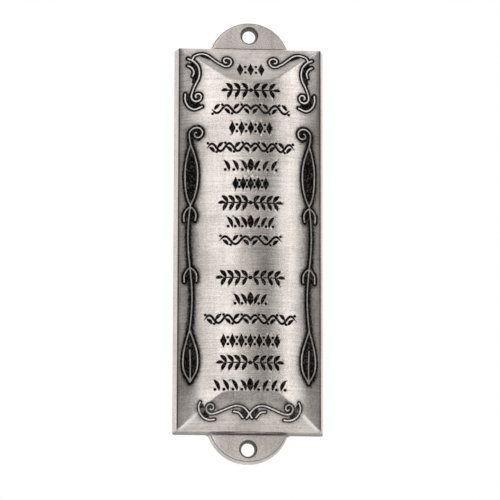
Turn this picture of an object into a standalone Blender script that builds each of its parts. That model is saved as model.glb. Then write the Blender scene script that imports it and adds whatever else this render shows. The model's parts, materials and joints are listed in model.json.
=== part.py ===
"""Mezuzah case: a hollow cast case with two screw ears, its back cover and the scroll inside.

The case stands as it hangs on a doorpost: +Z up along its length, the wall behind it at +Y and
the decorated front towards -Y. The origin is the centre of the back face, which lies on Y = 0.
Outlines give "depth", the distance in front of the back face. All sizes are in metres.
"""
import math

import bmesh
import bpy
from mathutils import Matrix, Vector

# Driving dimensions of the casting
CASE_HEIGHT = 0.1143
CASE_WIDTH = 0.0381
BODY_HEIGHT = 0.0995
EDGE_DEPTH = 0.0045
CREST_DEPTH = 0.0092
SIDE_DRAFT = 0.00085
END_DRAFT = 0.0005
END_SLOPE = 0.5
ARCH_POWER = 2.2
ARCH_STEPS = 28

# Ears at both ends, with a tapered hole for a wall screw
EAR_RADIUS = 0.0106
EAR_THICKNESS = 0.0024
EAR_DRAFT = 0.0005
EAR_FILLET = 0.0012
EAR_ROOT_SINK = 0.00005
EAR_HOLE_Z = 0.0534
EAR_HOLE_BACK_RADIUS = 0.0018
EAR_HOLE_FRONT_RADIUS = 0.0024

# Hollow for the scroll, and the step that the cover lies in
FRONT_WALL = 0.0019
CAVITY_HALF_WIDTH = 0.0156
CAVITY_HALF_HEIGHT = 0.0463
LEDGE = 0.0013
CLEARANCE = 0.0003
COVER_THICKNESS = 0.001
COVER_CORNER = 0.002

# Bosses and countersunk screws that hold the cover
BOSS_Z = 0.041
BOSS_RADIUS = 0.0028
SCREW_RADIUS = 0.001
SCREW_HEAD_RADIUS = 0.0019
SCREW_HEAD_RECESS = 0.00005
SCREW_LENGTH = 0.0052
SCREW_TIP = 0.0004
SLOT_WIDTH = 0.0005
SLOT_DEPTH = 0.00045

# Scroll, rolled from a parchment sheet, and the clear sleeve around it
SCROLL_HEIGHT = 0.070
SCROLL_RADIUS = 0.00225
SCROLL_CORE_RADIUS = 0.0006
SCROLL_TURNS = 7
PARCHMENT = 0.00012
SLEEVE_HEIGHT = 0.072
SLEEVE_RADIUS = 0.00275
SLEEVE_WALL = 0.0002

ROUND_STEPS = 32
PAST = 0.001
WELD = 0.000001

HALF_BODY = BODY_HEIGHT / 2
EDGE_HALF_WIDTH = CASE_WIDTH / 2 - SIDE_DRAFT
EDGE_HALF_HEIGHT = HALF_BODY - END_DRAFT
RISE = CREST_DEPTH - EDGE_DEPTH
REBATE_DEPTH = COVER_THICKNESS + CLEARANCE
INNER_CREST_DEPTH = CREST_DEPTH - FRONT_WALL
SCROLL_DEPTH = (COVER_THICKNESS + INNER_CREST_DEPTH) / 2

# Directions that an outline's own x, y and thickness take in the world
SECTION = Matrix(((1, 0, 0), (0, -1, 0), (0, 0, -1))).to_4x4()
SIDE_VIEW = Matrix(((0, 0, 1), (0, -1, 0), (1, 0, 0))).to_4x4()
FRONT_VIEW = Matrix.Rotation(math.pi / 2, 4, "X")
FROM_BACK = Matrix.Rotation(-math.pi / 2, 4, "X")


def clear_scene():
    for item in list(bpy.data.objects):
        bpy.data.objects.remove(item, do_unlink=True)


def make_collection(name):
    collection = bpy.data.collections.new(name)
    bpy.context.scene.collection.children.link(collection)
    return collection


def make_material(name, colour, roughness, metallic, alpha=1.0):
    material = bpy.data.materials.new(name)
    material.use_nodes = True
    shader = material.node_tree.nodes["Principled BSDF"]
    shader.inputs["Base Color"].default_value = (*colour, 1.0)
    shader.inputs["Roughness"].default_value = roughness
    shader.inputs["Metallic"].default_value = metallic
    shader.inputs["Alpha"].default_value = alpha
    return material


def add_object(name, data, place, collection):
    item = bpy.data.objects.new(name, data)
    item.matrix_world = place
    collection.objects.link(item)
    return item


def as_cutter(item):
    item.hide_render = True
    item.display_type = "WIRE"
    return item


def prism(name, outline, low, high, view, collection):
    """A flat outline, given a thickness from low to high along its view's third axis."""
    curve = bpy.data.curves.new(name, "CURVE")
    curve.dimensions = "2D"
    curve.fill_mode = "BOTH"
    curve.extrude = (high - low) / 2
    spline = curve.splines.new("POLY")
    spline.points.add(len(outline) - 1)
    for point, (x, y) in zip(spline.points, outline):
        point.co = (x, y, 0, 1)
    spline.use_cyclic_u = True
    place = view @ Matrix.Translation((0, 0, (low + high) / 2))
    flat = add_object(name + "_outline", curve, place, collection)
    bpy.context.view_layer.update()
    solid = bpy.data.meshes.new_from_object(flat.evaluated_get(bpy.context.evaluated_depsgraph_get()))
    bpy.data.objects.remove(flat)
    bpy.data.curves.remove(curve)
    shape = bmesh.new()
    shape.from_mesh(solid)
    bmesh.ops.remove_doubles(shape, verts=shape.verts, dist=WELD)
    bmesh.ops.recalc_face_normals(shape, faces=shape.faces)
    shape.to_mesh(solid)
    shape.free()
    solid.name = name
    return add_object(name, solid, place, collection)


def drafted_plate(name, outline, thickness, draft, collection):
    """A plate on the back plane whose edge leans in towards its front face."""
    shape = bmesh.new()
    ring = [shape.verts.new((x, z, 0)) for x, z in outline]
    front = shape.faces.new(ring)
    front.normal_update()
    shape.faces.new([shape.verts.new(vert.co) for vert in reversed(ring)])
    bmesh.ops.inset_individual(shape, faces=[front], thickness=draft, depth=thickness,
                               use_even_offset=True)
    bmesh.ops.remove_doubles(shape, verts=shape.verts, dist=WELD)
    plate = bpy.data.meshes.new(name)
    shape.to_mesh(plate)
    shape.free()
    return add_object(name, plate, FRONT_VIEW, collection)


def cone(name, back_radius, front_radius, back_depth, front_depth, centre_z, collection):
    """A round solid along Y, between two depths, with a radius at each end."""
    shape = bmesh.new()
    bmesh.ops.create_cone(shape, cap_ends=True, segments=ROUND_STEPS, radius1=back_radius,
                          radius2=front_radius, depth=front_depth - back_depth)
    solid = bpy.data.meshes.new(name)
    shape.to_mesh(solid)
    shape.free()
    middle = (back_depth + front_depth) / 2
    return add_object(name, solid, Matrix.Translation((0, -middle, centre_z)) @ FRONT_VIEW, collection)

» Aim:
Look above for every line with the word "each" and copy it.

» Exercise solution:
Turn this picture of an object into a standalone Blender script that builds each of its parts. That model is saved as model.glb. Then write the Blender scene script that imports it and adds whatever else this render shows. The model's parts, materials and joints are listed in model.json.
    """A round solid along Y, between two depths, with a radius at each end."""